# Hunting Opener



## farmallmaniac (Feb 16, 2004)

Anyone going hunting tomorrow? Season opener tomorrow at 9 in the morn for us. Im leavin here in a bit to go to my cabin.


----------



## guest (Sep 16, 2003)

hunting season does not start till the 1st here (I think) all i know is i have to keep the dog close by no wandering around the back yard.... 
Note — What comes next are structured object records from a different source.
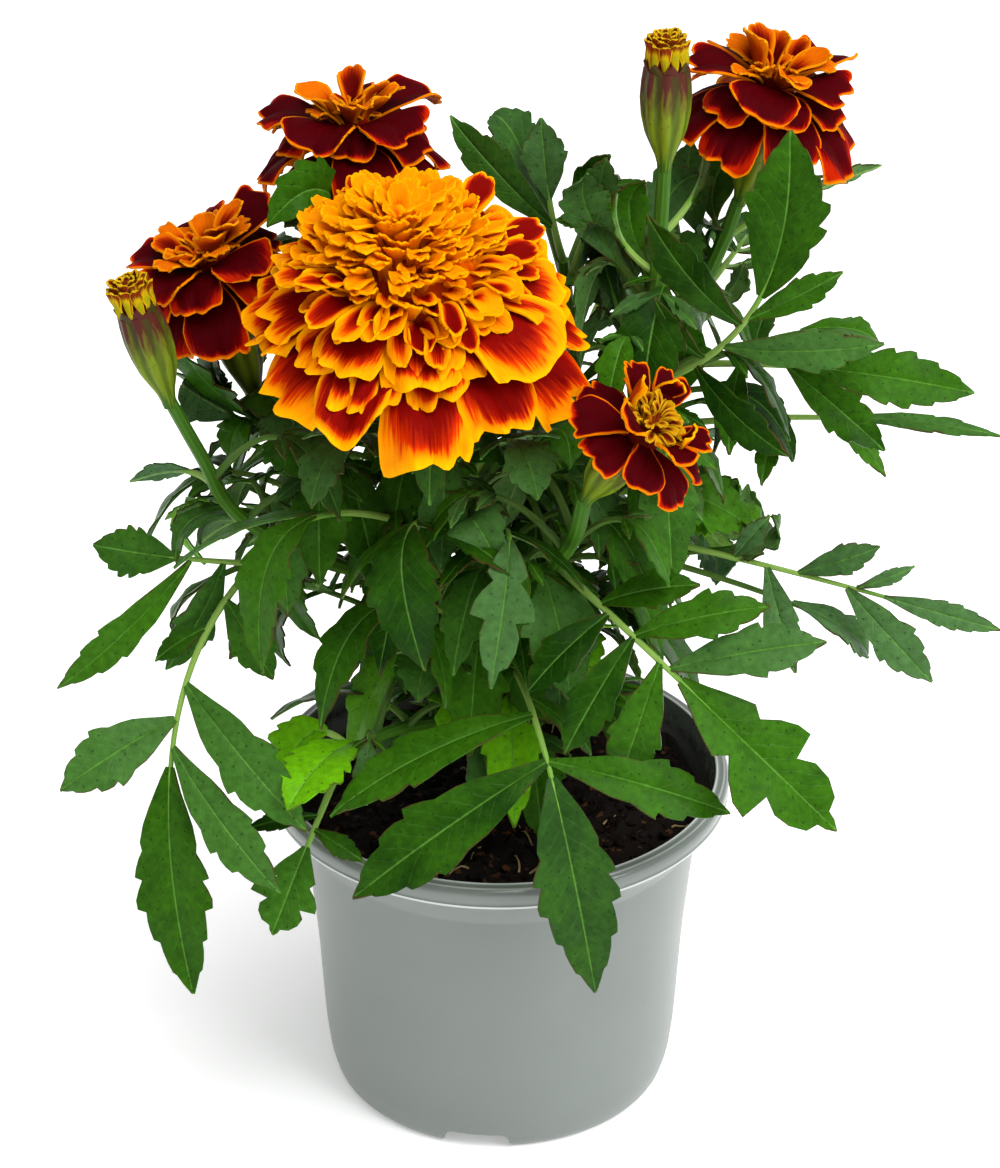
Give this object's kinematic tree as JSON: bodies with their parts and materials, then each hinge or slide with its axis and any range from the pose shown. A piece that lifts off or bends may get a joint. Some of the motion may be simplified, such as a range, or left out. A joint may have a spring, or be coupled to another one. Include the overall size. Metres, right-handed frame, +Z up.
{
  "type": "potted french marigold",
  "caption": "Flowering marigold plant with feathery toothed leaves, crested double blooms and closed buds, growing in compost in a small round plastic nursery pot.",
  "frame": {"origin": "on the ground under the middle of the whole plant; the pot's own axis stands at x = -7.5 mm, y = 0", "axes": "+Z up along the pot's axis; the viewer of the picture stands at -Y, with +X to their right"},
  "size_m": [0.2111, 0.1365, 0.2644],
  "materials": {
    "pot_plastic": "satin grey-green moulded plastic, a little translucent, with a glossier rim",
    "compost": "moist dark crumbly peat with fibres",
    "leaf_green": "soft living leaf and stem, slightly glossy",
    "orange_petals": "velvety orange petals with deep red centres",
    "maroon_petals": "velvety maroon petals with thin orange edges",
    "bud_petals": "folded yellow petals with red-brown tips"
  },
  "bodies": {
    "root": {"pot": "pot_plastic", "soil": "compost", "main_stem": "leaf_green", "shoot_left": "leaf_green", "shoot_left_top": "leaf_green", "shoot_right": "leaf_green", "shoot_small": "leaf_green", "shoot_low_left": "leaf_green", "shoot_back_left": "leaf_green", "shoot_back_right": "leaf_green", "bloom_large": "orange_petals", "bloom_left_top": "maroon_petals", "bloom_left": "maroon_petals", "bloom_right": "maroon_petals", "bloom_small": "maroon_petals", "bud_left": "bud_petals", "bud_right": "bud_petals"}
  },
  "joints": []
}
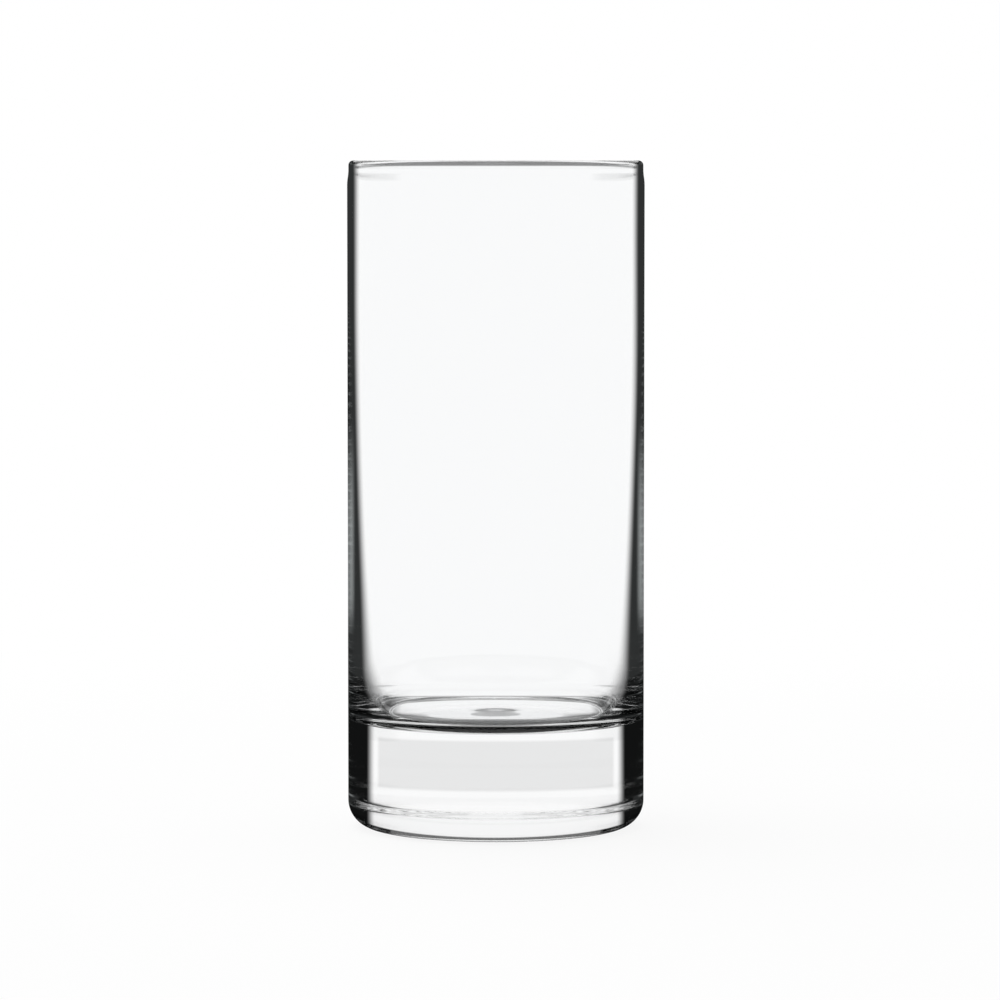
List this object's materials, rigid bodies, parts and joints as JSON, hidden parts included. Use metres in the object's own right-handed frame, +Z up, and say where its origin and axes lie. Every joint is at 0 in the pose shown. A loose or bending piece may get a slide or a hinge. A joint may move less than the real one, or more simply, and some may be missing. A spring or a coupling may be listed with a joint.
{
  "type": "liqueur glass",
  "caption": "Straight-sided clear liqueur glass: slim cylinder with a thick solid base, a wall that thickens downwards, a flat-bottomed cavity with rounded corners and a softly rounded lip.",
  "frame": {"origin": "centre of the foot, in the plane that the glass stands on", "axes": "+Z up along the glass's own axis, from the foot to the mouth; the glass is round, so +X and +Y are any two directions square to it"},
  "size_m": [0.04, 0.04, 0.09],
  "materials": {
    "clear_glass": "clear polished glass, colourless with a faint cool tint where it is thick"
  },
  "bodies": {
    "root": {"tumbler": "clear_glass"}
  },
  "joints": []
}
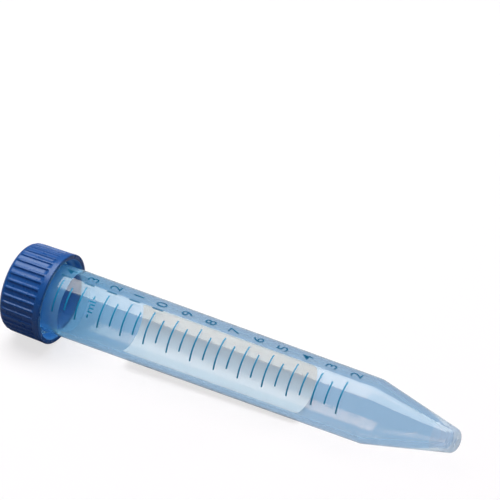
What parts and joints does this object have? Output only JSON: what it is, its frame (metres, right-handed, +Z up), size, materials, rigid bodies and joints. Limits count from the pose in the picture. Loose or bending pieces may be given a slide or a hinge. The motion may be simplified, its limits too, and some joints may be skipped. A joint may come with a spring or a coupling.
{
  "type": "15 ml conical tube",
  "caption": "Slim clear blue-tinted screw-cap tube with a conical tip, printed volume scale and white writing patch, lying on its side.",
  "frame": {"origin": "bottom centre of the bounding box of the tube lying at rest, on the surface that it lies on", "axes": "+Z up; the tube's axis lies in the XZ plane with the tip towards +X and the cap towards -X, and rises 2.2 degrees towards the cap"},
  "size_m": [0.1204, 0.0228, 0.0228],
  "materials": {
    "tube": "clear, faintly blue, smooth moulded polypropylene",
    "cap": "deep blue satin moulded polyethylene"
  },
  "bodies": {
    "tube": {"tube": "tube"},
    "cap": {"screw_cap": "cap"}
  },
  "joints": [
    {"name": "cap_lift", "type": "slide", "parent": "tube", "child": "cap", "axis": [-0.9993, 0, 0.0383], "range_m": [0, 0.025]}
  ]
}
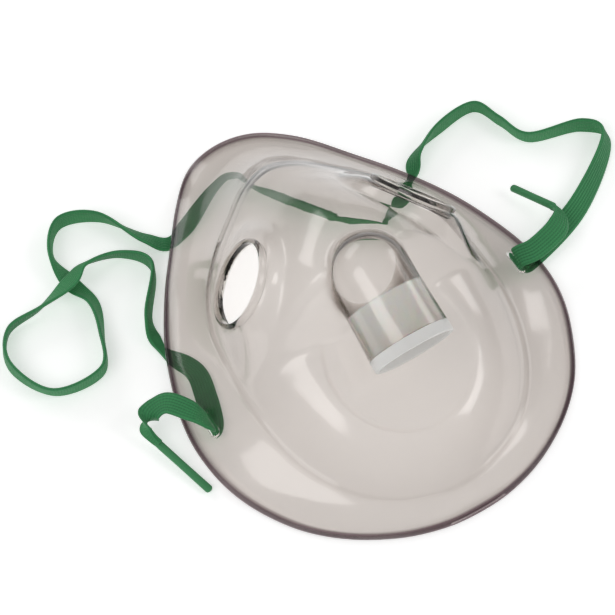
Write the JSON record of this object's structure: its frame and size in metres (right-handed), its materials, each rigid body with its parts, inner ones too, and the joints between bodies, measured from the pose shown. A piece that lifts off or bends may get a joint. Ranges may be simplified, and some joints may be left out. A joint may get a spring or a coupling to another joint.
{
  "type": "aerosol face mask",
  "caption": "Clear soft face mask with a nose-to-chin dome, side vents, a downward port with a frosted swivel sleeve and a green elastic head strap.",
  "frame": {"origin": "centre of the mask's outline, on the surface that its rim rests on; the strap isn't counted", "axes": "+Z out of the face towards the dome, +Y from the chin to the nose, +X towards the wearer's left"},
  "size_m": [0.1991, 0.1512, 0.0592],
  "materials": {
    "clear_vinyl": "smooth soft clear vinyl",
    "frosted_vinyl": "frosted translucent vinyl",
    "elastic": "flat knitted elastic",
    "elastic_tip": "stiffened elastic"
  },
  "bodies": {
    "mask": {"mask_dome": "clear_vinyl", "face_flange": "clear_vinyl", "port_neck": "clear_vinyl", "vent_collar_left": "clear_vinyl", "vent_collar_right": "clear_vinyl", "head_strap": "elastic"},
    "connector": {"port_sleeve": "frosted_vinyl"},
    "tail_left": {"strap_tail_left": "elastic", "strap_tip_left": "elastic_tip"},
    "tail_right": {"strap_tail_right": "elastic", "strap_tip_right": "elastic_tip"}
  },
  "joints": [
    {"name": "connector_swivel", "type": "hinge", "parent": "mask", "child": "connector", "pos_m": [0, -0.02845, 0.04196], "axis": [0, -0.9455, -0.3256], "continuous": true},
    {"name": "tail_left_flip", "type": "hinge", "parent": "mask", "child": "tail_left", "pos_m": [-0.0535, -0.012, 0.0065], "axis": [0, 1, 0], "range_deg": [0, 60]},
    {"name": "tail_right_flip", "type": "hinge", "parent": "mask", "child": "tail_right", "pos_m": [0.0535, -0.012, 0.0065], "axis": [0, -1, 0], "range_deg": [0, 60]}
  ]
}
we always lose a few animals (pets) to some dumb ass hunter every year...


----------



## Chipmaker (Sep 16, 2003)

Deer season here in Alabama has beenin about 2 weeks now (archery) and were allowed one deer a day, buck or doe up until Jan 31 2005. Same thing for firearms season, a buck or doe a day in most counties or a buck minimum a day in all counties. Alabama is overrun with whitetails, some of which are some pretty large deer. I killed three 10 point bucks out of my back yard in 4 years time......but there is just something not right about deer hunting in the south as compared to up north. You need cold weather and snow to make it fun, instead of mosquitos nets and constant look out for rattlers, and sweating your backside off!

Lots of luck on the first day...is it small game or big game season there? 

Small game hunting here in the south is a joke. Rabbits are scarce, no pheasant or grouse, lots of turkeys though, squirrels are a dime a dozen, and about all thats left unless you duck or goose hunt is quail or doves, which are mainly hunted on preserves. Hunting land is hard to come by and unless you belong to a high dollar club your stuck on the overly crowded state managed gamelands which suck as far as game is concerned.


----------



## Archdean (Jul 15, 2004)

We feed about 50 -60 mallards (some wood ducks) 50 or so Canada Geese, some odd duck/goose combinations and 10 to 15 gray squirrels 5 or 6 rabbits some ****, a few possum, several deer an occasional skunk and even a turkey once in awhile!!

The total tab for all this excitement is around 300# of whole corn 100# of sunflower seed all the stale bread and other goodies per month!! Plus all the been shoots and pea starts the garden can produce!! 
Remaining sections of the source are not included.